Não foi com pouca satisfação que recebi o convite para participar de uma iniciativa de espíritas brasileiros (Sociedade Espírita Primavera) e ingleses (Spiritist Society of Bournemouth), capitaneada pelo competente professor Humberto Schubert, da Universidade Federal de Juiz de Fora. Com sólida formação em filosofia e ciência da religião, como se pode ler em seu currículo (http://lattes.cnpq.br/5846607951367788), ele vem apresentando palestras de cerca de 40, 50 minutos sobre filosofia e espiritismo, seguidas de diálogo com os participantes. Na primeira conferência, Humberto advoga a tese da centralidade da filosofia para a compreensão do todo e da fundamentação filosófica do pensamento de Allan Kardec, ou seja, ele compreende o espiritismo como filosofia, coisa esquecida por muitos “advogados” e “críticos” do espiritismo que tratam dele como se houvesse um primado da religião para a apreensão da doutrina.

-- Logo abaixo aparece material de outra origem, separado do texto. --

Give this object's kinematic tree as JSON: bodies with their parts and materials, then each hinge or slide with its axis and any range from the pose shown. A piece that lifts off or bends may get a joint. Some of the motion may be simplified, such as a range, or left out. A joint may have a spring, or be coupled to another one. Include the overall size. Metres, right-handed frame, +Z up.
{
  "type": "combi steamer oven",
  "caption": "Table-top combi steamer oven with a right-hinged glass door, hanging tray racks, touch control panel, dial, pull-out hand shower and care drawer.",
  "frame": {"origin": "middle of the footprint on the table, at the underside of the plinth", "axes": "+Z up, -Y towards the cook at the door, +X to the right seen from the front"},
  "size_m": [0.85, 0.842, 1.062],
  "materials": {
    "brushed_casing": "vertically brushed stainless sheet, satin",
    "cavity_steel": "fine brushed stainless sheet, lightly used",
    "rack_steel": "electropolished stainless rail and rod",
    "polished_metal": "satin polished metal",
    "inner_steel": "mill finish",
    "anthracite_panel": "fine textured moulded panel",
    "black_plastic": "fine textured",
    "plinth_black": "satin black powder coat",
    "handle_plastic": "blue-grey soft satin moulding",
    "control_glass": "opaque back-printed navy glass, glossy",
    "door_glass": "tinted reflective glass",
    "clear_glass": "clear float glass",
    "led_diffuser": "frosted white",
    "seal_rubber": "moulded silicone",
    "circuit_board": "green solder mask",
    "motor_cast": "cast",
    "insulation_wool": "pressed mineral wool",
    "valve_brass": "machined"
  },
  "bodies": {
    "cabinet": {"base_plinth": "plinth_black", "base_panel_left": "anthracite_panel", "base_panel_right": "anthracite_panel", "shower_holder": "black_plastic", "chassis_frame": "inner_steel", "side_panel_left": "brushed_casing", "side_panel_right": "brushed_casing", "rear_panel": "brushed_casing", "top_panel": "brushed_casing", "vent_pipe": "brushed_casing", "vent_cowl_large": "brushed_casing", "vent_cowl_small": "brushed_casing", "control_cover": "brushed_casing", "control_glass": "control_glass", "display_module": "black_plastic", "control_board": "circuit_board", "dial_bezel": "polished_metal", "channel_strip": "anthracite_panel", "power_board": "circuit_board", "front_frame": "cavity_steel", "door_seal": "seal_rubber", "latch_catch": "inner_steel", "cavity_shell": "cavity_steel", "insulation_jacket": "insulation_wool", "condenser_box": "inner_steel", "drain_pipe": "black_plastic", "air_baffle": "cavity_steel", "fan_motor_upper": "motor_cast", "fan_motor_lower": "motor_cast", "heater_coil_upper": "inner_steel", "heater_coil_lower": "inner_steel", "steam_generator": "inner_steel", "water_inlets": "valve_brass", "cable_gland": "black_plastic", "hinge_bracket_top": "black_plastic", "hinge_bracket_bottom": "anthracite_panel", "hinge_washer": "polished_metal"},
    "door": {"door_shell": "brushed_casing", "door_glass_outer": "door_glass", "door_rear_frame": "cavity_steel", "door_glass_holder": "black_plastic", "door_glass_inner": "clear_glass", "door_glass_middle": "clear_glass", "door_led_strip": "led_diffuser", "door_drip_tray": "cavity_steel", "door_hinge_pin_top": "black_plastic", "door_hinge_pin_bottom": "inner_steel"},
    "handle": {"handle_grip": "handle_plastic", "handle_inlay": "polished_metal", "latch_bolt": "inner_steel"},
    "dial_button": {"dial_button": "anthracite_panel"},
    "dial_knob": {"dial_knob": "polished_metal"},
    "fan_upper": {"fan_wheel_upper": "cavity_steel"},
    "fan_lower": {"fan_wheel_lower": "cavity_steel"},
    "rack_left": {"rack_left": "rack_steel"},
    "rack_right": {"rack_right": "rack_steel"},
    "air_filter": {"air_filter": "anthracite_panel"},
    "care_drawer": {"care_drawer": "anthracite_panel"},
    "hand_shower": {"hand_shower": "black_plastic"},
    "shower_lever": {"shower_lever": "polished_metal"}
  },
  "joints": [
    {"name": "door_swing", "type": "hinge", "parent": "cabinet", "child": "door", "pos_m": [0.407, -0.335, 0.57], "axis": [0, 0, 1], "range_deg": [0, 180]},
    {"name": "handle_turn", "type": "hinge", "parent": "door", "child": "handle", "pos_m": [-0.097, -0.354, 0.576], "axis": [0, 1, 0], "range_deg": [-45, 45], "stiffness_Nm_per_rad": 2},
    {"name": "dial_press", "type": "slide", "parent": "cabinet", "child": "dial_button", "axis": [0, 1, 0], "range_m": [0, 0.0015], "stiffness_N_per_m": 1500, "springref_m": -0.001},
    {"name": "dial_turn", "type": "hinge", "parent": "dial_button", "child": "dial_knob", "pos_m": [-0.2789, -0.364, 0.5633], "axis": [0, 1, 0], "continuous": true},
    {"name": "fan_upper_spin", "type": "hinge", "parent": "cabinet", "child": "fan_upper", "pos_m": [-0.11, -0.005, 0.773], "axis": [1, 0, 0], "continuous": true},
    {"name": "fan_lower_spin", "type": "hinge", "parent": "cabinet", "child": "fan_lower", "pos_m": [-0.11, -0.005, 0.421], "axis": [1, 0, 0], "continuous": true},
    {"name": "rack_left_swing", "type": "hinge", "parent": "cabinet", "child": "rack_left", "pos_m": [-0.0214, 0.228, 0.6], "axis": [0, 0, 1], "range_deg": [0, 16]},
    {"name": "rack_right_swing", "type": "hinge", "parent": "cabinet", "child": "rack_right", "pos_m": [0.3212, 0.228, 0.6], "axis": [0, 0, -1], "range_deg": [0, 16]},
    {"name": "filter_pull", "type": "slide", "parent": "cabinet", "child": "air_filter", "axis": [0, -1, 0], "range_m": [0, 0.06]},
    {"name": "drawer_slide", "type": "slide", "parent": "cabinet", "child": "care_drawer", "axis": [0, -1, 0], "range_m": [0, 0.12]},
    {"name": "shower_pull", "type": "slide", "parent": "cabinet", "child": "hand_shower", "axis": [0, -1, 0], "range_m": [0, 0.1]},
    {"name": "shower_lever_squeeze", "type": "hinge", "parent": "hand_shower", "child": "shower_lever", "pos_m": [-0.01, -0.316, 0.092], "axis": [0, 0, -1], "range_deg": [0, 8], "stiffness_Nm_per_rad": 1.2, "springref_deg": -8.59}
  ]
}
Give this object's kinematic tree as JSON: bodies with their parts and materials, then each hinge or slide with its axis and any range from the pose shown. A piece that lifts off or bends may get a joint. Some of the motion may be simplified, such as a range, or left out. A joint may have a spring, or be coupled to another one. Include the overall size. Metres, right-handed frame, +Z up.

Quando o espiritismo chegou no Brasil, inexistia a universidade como entendemos hoje, com ensino, pesquisa e extensão, formadora de profissionais e técnicos de alto nível, mas também produtora de novos conhecimentos. O trabalho de Allan Kardec, que veio do meio acadêmico de sua época, chegou às mãos dos pioneiros, a quem admiramos, mas que tinham por instituições conhecidas no Brasil a Igreja Católica e faculdades independentes, de direito, medicina, engenharia e talvez educação, principalmente. Talvez por isso a leitura de Telles de Menezes e seu diálogo com Desliens, ao publicar o primeiro periódico espírita do Brasil, mostre um distanciamento da compreensão de franceses e brasileiros sobre o pensamento espírita, exposto nos livros de Allan Kardec. Entre Telles de Menezes e Bezerra de Menezes já se observa uma evolução do entendimento do espiritismo, e o “médico dos pobres” dava mostras de seu conhecimento filosófico na coleção intitulada “Estudos Filosóficos”, à época publicada em jornal de grande circulação, hoje encontrada em forma de livros organizados pela Edicel.

A iniciativa das duas sociedades espíritas aproxima pelo estudo grupos europeus e brasileiros, que passam a poder interagir mais pessoalmente, superando as distâncias geográficas e culturais. Ainda há a limitação do uso do português, o que dificulta a participação de espíritas europeus nativos de seus próprios países, sem domínio do idioma ibérico, mas quem pode prever o futuro?

Tendo sido levado a refletir bastante, após três sessões de “filosofia aplicada”, recomendo aos leitores do EC que se interessam pela área, essa iniciativa internacional, agradecendo ao impulso que o isolamento social deu para o desenvolvimento da educação à distância em nosso movimento.